Wie geht das Programm mit der Schnittstellenproblematik der Baustoffe (Anschlüsse etc.) um? Gibt es hier ein Prüfung?
_ps: Schnittstellen und Anschlüsse werden berücksichtigt, sofern sie für die energetischen Belange nötig sind. Unser Ziel ist es nicht ein Gebäude LP5 gerecht planen zu können. Wir leisten eine sofortige energetische Optimierung nach DIN18599 oder genauer zu einem sehr frühen Planungsstadium. Das geht ohne dass der Nutzer detaillierte Eingaben machen muss!
Wie ist Ihr langfristiger Plan über 2010 hinaus? Welche Erweiterungen der Anwendung sind angedacht?

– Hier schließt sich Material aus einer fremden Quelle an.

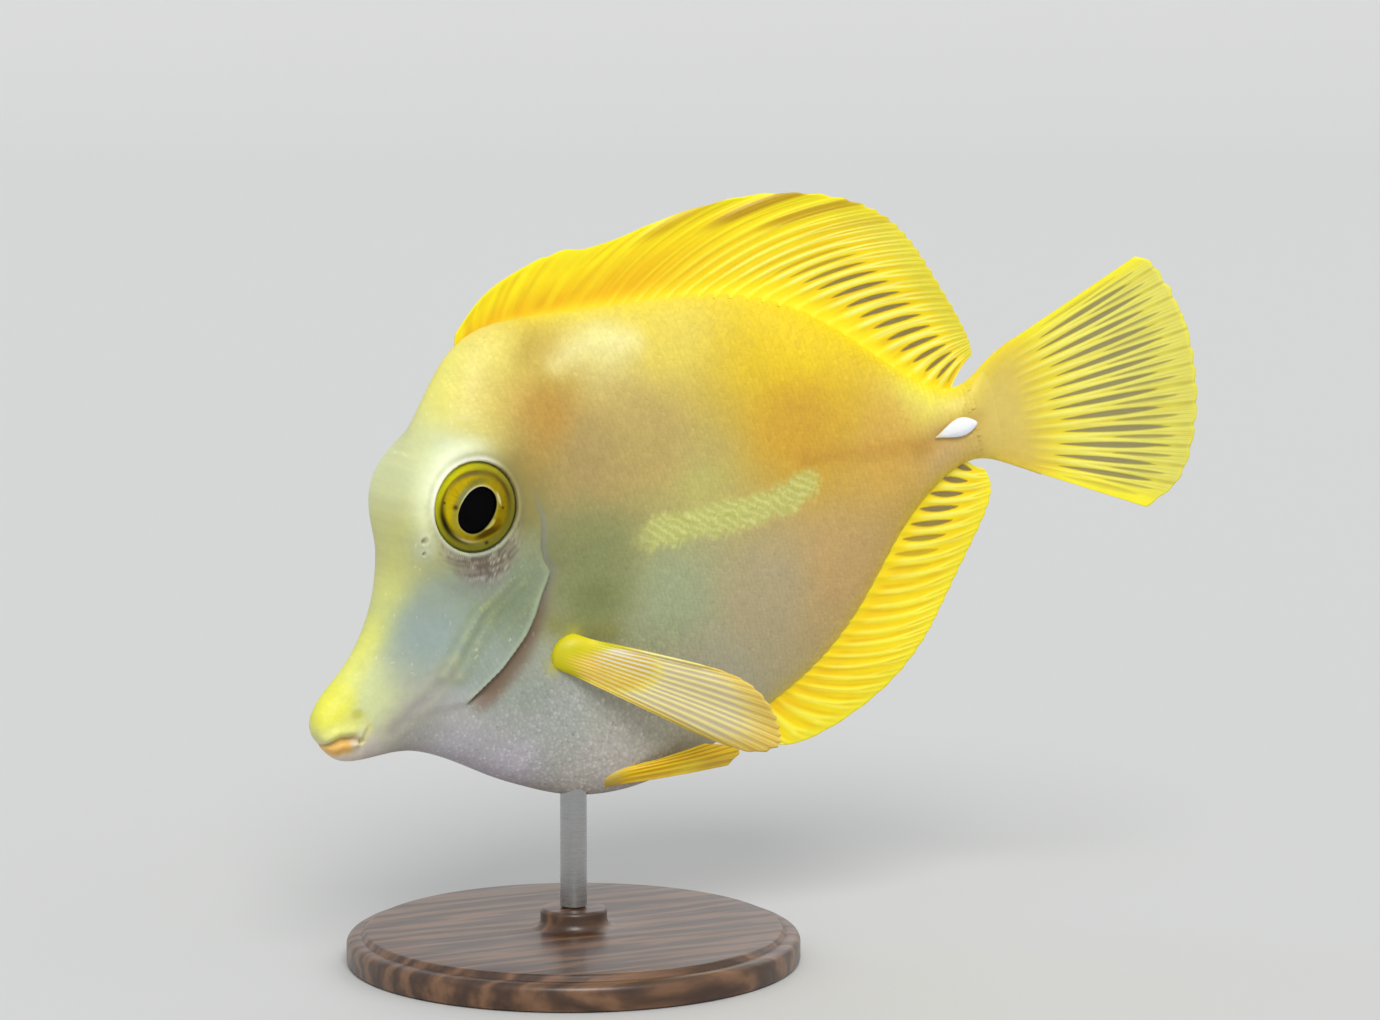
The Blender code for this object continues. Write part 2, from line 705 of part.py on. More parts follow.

_ps: Wohngebäude werden insgesamt mit Software recht schlecht betreut. Vielleicht können wir über 2010 hinaus noch einige Funktionen anbieten, die die Nutzung der Gebäude noch effizienter machen. Genaueres kann und möchte ich aber noch nicht sagen.
Und wo bekommen Interessierte weitere Informationen über simCO2?
_ps: Informationen gibt es auf unserer Webseite http://simco2.de. Wir werden Ende September auf der Mainfrankenmesse in Würzburg vertreten sein. Auf der Messe hat man die Möglichkeit Einblicke unsere neuesten Entwicklungen zu bekommen.
Wie ich gesehen habe, gibt es Umfragen zu dem neuen Produkt auf Ihrer Homepage. Welchen Zweck erfüllen diese und wer soll/kann teilnehmen?
_ps: simCO2 wird nach den Bedürfnissen der Anwender ausgerichtet, damit Planer (Architekten, Ingenieure und Techniker) sowie Bauinteressenten ein leichtes Spiel haben auf dem Weg zu einem energetisch sinnvollen Gebäudeentwurf.
Vielen Dank Herr Steigerwald, dass Sie für dieses E-Mailinterview zur Verfügung standen.